Если же не пользоваться абстрактными символами, то, как это ни парадоксально, наиболее адекватным научным языком для психоанализа действительно оказывается язык символизма, поэзии или же обращение к мифологическим сюжетам. (Фрейд часто выбирал последний способ.) Но если психоаналитик думает, будто может остаться на научной позиции, используя специальные термины нашего языка для обозначения эмоциональных состояний, он вводит себя в заблуждение и фактически говорит об абстракциях, не соотносимых с реальностью чувственного опыта.

Но это только один аспект фильтрующей функции языка.
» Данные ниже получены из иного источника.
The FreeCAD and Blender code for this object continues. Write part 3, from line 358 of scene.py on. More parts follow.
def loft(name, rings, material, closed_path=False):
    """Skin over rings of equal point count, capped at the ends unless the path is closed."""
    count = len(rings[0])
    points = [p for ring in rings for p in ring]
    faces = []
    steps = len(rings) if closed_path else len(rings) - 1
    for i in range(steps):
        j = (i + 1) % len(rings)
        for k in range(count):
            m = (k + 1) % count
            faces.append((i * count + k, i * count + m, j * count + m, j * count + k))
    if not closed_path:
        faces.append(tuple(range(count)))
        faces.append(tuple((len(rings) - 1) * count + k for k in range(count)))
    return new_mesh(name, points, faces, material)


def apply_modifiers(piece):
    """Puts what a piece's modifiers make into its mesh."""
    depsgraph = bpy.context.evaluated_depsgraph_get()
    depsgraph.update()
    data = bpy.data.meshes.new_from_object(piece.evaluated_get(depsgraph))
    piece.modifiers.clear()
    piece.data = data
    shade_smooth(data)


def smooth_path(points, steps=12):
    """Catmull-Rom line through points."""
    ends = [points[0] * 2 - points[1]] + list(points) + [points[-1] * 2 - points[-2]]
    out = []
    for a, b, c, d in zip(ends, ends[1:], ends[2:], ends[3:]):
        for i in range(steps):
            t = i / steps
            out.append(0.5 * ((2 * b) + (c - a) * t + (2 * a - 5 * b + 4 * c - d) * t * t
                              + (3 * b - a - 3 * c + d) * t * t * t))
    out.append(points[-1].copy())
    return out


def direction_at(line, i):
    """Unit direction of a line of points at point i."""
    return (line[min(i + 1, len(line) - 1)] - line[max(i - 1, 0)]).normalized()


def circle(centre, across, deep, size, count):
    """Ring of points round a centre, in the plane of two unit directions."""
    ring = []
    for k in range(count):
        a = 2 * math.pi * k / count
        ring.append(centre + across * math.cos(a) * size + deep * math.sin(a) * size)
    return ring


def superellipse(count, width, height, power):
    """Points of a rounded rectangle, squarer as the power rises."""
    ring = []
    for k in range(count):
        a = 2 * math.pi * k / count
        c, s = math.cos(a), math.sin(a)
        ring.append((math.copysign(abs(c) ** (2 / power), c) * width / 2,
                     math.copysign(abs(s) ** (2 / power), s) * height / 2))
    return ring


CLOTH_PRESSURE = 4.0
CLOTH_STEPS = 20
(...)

Языки различаются не только разнообразием слов, употребляемых для обозначения некоторых эмоциональных переживаний, но также и синтаксисом, грамматикой, корневыми значениями слов. Язык как целое содержит в себе весь жизненный уклад и представляет собою в некотором роде застывшее выражение чувственной жизни[79].

Вот несколько примеров. Существуют языки, в которых, например, глагольная форма «it rains» («идет дождь», буквально «дождит») спрягается по-разному в зависимости от того, говорю ли я, что «дождь идет» потому, что побывал под дождем и промок, или потому, что из какого-то помещения видел, что дождь идет, или же потому, что кто-то сказал мне, что дождь идет. Совершенно очевидно, что особое значение, придаваемое в языке различным источникам переживания факта (в данном случае дождя), оказывает глубокое воздействие на то, как человек переживает происходящее. (В нашей современной культуре, к примеру, с ее подчеркиванием чисто интеллектуальной стороны знания нет особой разницы, откуда мне известен данный факт: из непосредственного переживания, или из опосредованного, или же вообще из слухов.)
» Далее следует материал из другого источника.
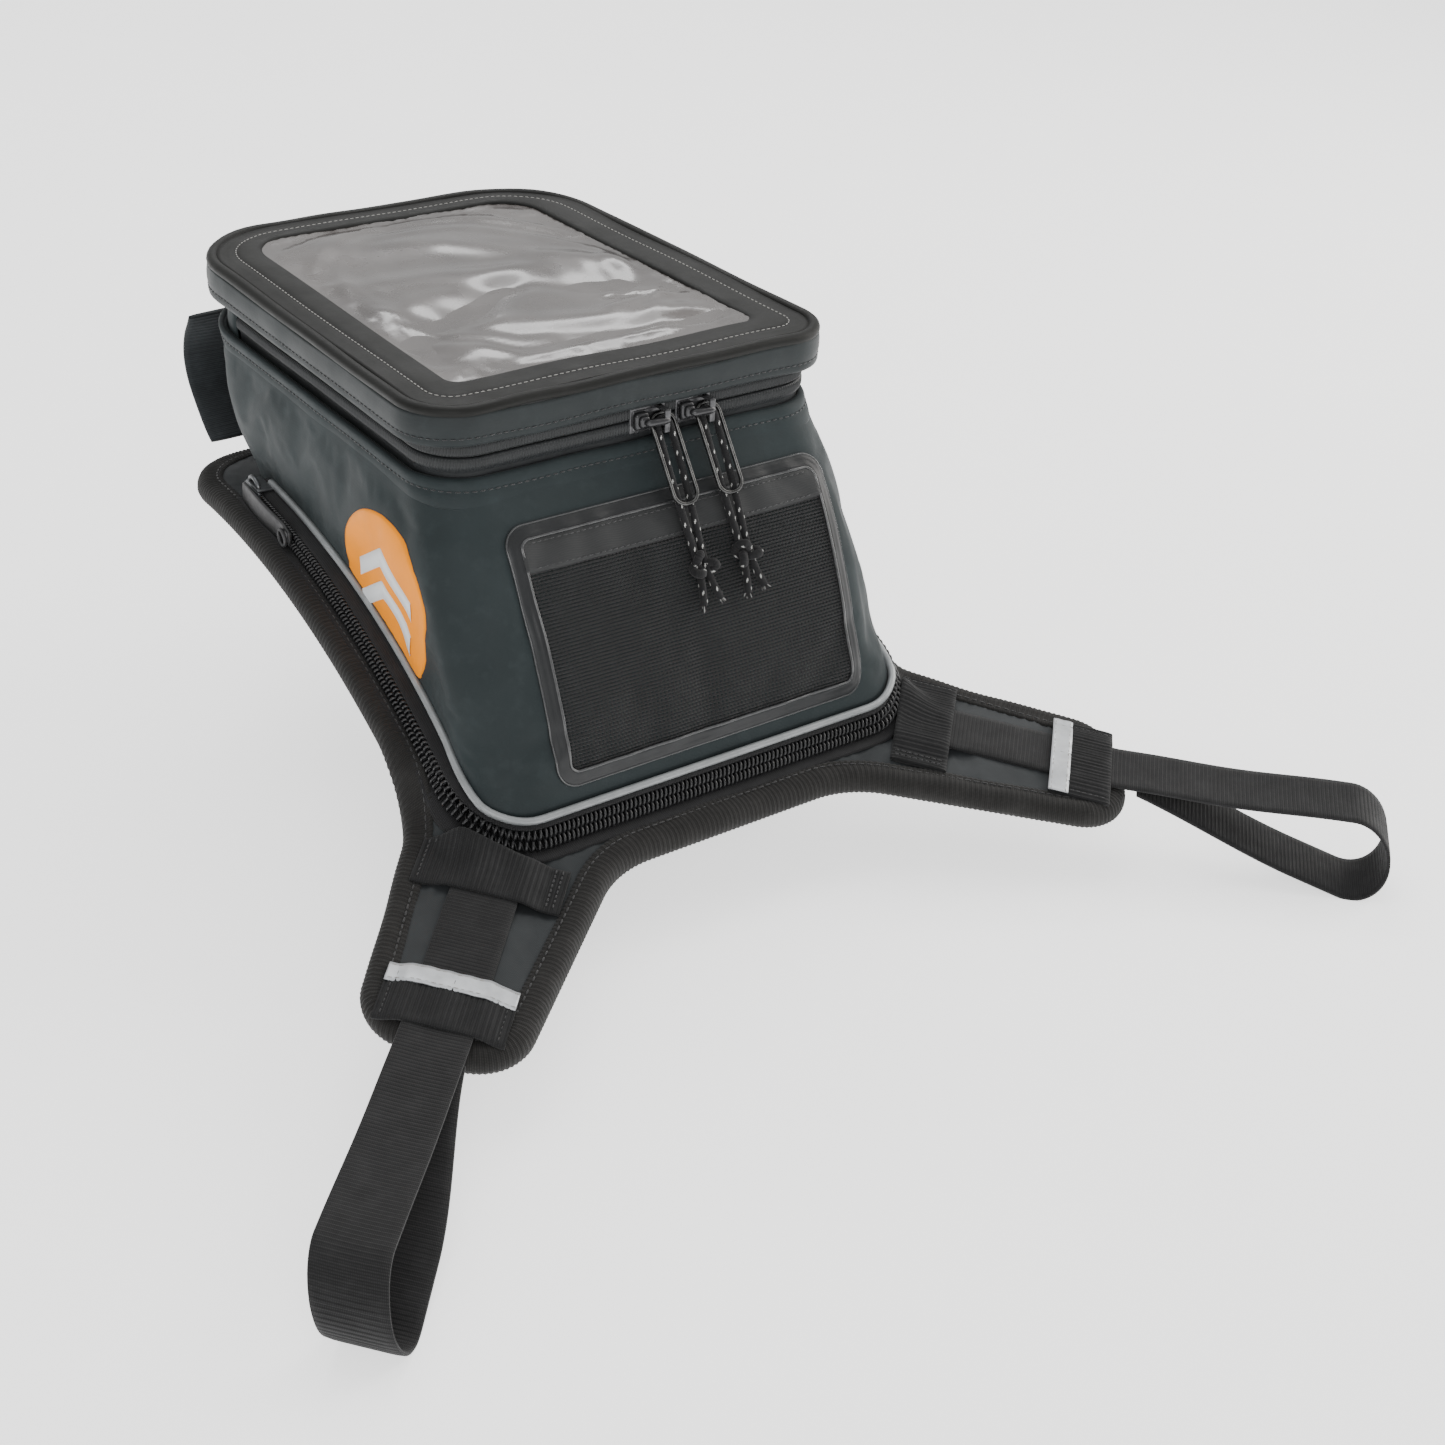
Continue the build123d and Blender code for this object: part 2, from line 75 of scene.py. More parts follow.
# ---- tank surface --------------------------------------------------------------------------------
CREST_Y, CREST_RADIUS = 90.0, 368.0
CREST_Z = -math.sqrt(CREST_RADIUS**2 - CREST_Y**2)
ARM_SLOPE = math.radians(10.8)
ARM_LINE_Z = -29.6
HOLLOW_RADIUS = 60.0

# ---- plans: rear y, rear half width, front y, front half width -----------------------------------
CHAIN_PLAN = (-112.0, 102.0, 134.0, 85.0)
LOW_PLAN, LOW_Z = (-121.5, 102.5, 97.4, 73.8), -50.0
FULL_PLAN, FULL_Z = (-71.0, 93.0, 146.0, 86.5), 59.0
RIM_PLAN, RIM_Z = (-59.0, 90.0, 154.0, 86.0), 79.0
LID_PLAN = (-60.0, 94.3, 156.0, 89.8)
REAR_CORNER, FRONT_CORNER, LEAST_CORNER = 22.0, 42.0, 6.0

# ---- layers on the tank --------------------------------------------------------------------------
PAD_TOP, BINDING_WIDTH = 8.0, 11.0
COIL_LOW, COIL_HIGH = (9.0, 12.6), (11.4, 15.0)
TAPE_LIFT, SHELF_LIFT, PIPING_LIFT = 15.5, 16.0, 17.6
WALL_THICK = 2.2
PAD_CORNERS = [(103, 146), (116.5, -82), (180, -156), (147, -205), (56, -132)]
PAD_RADII = [38, 40, 20, 22, 45]

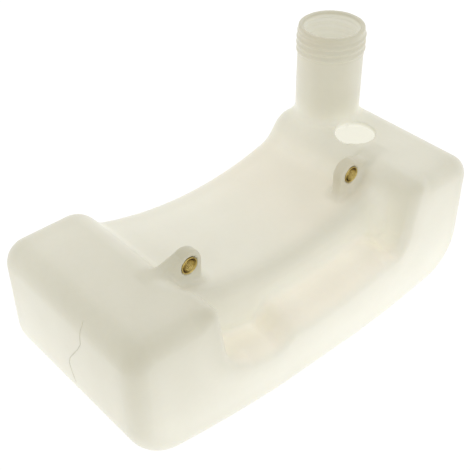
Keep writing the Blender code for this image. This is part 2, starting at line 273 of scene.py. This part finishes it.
# --- Shapes of the tank --------------------------------------------------------------------------
def long_outline(x, z, skin):
    """The long outline without its hollow: ends, flat top and bowed belly."""
    ends = np.abs(x) - HALF_LENGTH
    top = z - TANK_HEIGHT
    sink = BELLY_RADIUS - math.sqrt(BELLY_RADIUS ** 2 - (REST_LENGTH / 2) ** 2)
    bow = circle(x, z, BELLY_CENTRE_X, BELLY_RADIUS - sink, BELLY_RADIUS)
    belly = meet(bow, -z, BELLY_BLEND)
    corner = between(LEFT_BELLY_CORNER, RIGHT_BELLY_CORNER, rise(x, (-HALF_LENGTH / 2, HALF_LENGTH / 2)))
    upper = meet(ends + skin, top + skin, TOP_CORNER - skin)
    return meet(upper, belly + skin, corner - skin)


def below_saddle(x, drop):
    """Height of a floor that runs this far below the saddle's."""
    radius = SADDLE_RADIUS + drop
    return SADDLE_FLOOR + SADDLE_RADIUS - np.sqrt(radius ** 2 - (x - SADDLE_CENTRE_X) ** 2)


def recess_floor(x, y):
    """Height of the recess floor: pockets at both ends and the bulge between them."""
    left, right = BULGE_ENDS
    bulge = rise(x, (left - BULGE_FLANK_RUN, left + BULGE_FLANK_RUN))
    bulge = bulge * (1 - rise(x, (right - BULGE_FLANK_RUN, right + BULGE_FLANK_RUN)))
    forward = rise(-y, (-RIM_Y, HALF_DEPTH))
    return below_saddle(x, between(POCKET_DROP, BULGE_DROP, bulge)) - BULGE_FALL * forward * bulge


def ahead_of_rim(y):
    """0 at the saddle and 1 at the recess."""
    return rise(-y, (-RIM_Y - FORWARD_RUN, -RIM_Y + FORWARD_RUN))


def lobe_walls(x, y, z):
    """Negative between the lobes, whose inner walls stand a little further apart at the recess."""
    ahead = ahead_of_rim(y)
    lean = between(SADDLE_LEAN, RECESS_LEAN, ahead)
    left_crest, right_crest = (between(*pair, ahead) for pair in zip(SADDLE_CRESTS, RECESS_CRESTS))
    left = left_crest + (TANK_HEIGHT - z) * lean
    right = right_crest - (TANK_HEIGHT - z) * lean
    return np.maximum(left - x, x - right) / np.hypot(1, lean)


def hollow_space(x, y, z, skin):
    """The saddle and the finger recess before it, grown by skin, with a rolled rim between them."""
    saddle = circle(x, z, SADDLE_CENTRE_X, SADDLE_FLOOR + SADDLE_RADIUS, SADDLE_RADIUS) - skin
    nearby = 0.5
    steep = (recess_floor(x + nearby, y) - recess_floor(x - nearby, y)) / (2 * nearby)
    floor = (recess_floor(x, y) - z) / np.hypot(1, steep) - skin
    sink = np.clip((below_saddle(x, 0) - z) / (POCKET_DROP - RIM_RADIUS), 0, 1)
    back = y - (RIM_Y - RECESS_WALL_RUN * sink) - skin
    recess = meet(floor, back, RECESS_FOOT_RADIUS + skin)
    scoop = join(saddle, recess, RIM_RADIUS - skin)
    corner = between(SADDLE_FOOT_RADIUS, RECESS_CORNER, ahead_of_rim(y))
    return meet(scoop, lobe_walls(x, y, z) - skin, corner + skin)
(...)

В древнееврейском языке основной принцип спряжения состоит в том, чтобы определить, закончено ли действие (совершенное) или не закончено (несовершенное), тогда как время, в которое оно происходит – прошлое, настоящее, будущее, – выражается только вторичным образом. В латыни используются вместе оба принципа (время и совершенный вид), тогда как в английском мы преимущественно ориентируемся на время. Нет надобности говорить, что различие в спряжении выражает различие в переживании[80].

Еще один пример отыщем в том, как по-разному употребляются глаголы и существительные в разных языках, а то и среди людей, говорящих на одном языке. Существительное отсылает к «вещи», глагол – к действию. Все больше людей предпочитают думать в терминах обладания чем-то, вместо терминов быть или действовать; следовательно, они предпочитают существительные глаголам.

С помощью слов, грамматики, синтаксиса, с помощью застывшего в нем духа времени язык устанавливает, какие переживания проникнут в наше сознание.